Electrical engineer Kevin Hurlock spends a lot of his time thinking about how electronics break and how to fix them. He grew up in Jamaica, where the high humidity in the air meant that his father’s electronic music equipment, like speakers, amplifiers and synthesizers, would break often. His father taught him to solder—to melt soft metal onto two other metal parts to make an electrical connection between them—when he was just eight years old. A couple of years later, young Kevin was helping to repair his father’s electronics, then repairing them on his own.
As electronic music became more digital and less analog—using small computers to create sound effects rather than just passing sound signals through simple circuits—Hurlock helped his dad with the new devices. He had always liked to look up things in the encyclopedia, to read manuals. and to figure out how to use new tools. He also watched documentaries on the history of electronics and communications. Between the ages of nine and 14, Kevin was already replacing fuses in amplifiers and coils (which create sound by initiating an electrical field) in speakers. He also explained to his father how to use the new software that his increasingly sophisticated musical equipment required.
Hurlock’s childhood hobby continued to interest him in high school, when he took a physics class with a teacher who was infamous both for his harsh discipline and for the excellence of his teaching. Hurlock studied hard for all of the topics in the class, but he did especially well in electromagnetic physics and optics—not a surprise, given all of the experience he already had.
Today, Hurlock works on the electronics in cars. He figures out why and how often the systems fail, helping the company he works for, Panasonic, keep its cars safe and reliable. A large part of his work involves statistics: he must estimate the number of cars that will have electronics problems in any given sample of cars. This number is ideally very low: it’s commonly measured in ppm, or parts per million. An electronics problem that has a ppm of 100, for instance, shows up, on average, in just one car in 10,000 (100:1,000,000 = 1:10,000).
Part of Hurlock’s job is to make problems happen less often, and to limit the impact of unavoidable problems on drivers. If he finds, for example, that a touchscreen used in the car sometimes has problems with one corner of its display, he may suggest placing something over that part of the display that’s used only rarely, like the button for switching to AM radio. When he finds a safety problem, though, Kevin accepts no ppm at all. Safety comes first.
When customers complain about the reception on their car radios, Hurlock and his colleagues use a spectrum analyzer to examine the radio and other signals available in their area. Spectrum analyzers check different frequencies, from those of satellite radios and cell phones (which have higher frequencies) to regular radio signals. They help cell phone companies figure out whether there’s room at a given frequency for a new signal. And they help Hurlock make sure that the signal on a car radio is clear as the car moves through different areas.
Electrical engineers use many sophisticated tools. When he worked at Honda as a test engineer, Hurlock used oscilloscopes, which measure current, voltage or resistance very precisely over time. They helped him determine whether cars could handle the demands of real-life driving. And they helped him perform “dark current tests.”
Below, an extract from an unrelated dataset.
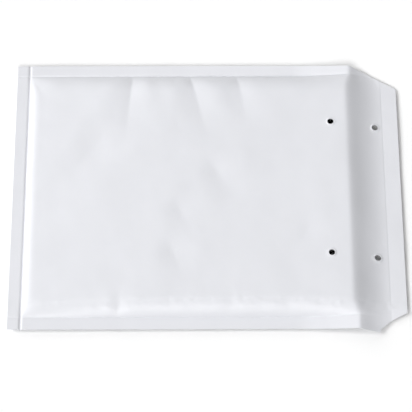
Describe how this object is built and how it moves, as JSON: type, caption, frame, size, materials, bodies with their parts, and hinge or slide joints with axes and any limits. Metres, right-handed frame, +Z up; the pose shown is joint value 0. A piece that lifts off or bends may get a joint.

When a car’s owners go on vacation, leaving the car behind, they expect it to have enough energy stored in its battery to start the car’s engine when they return. Hurlock and his colleagues at Honda used math and physics to measured exactly how much power was being used by each component of a car. This is sometimes more than zero even when the car is turned off (when it’s “dark”). The clock, for instance, has to keep running, even when no one is driving the car. Hurlock made sure that each part wasn’t drawing any more power than it was rated to draw, so that the car’s battery would not die and the car would start when its owner returned.
Great progress is always being made in the car industry, according to Hurlock. “Ten years ago, you’d have a wire connected to the gas pedal of your vehicle.” Now much more sophisticated electronics, including fiber optics, make cars more reliable.
“You have to love what you’re doing,” Hurlock advises students choosing future careers. He recommends reading science magazines if you’re interested in electrical engineering. You might start with one of the magazines Hurlock himself enjoys: Car and Driver, National Geographic, Popular Science and Popular Mechanics. Hurlock’s curiosity and his ability to rise to the challenges of demanding teachers and changing technology has helped him build a career that makes his own life — and the lives of his customers — more satisfying.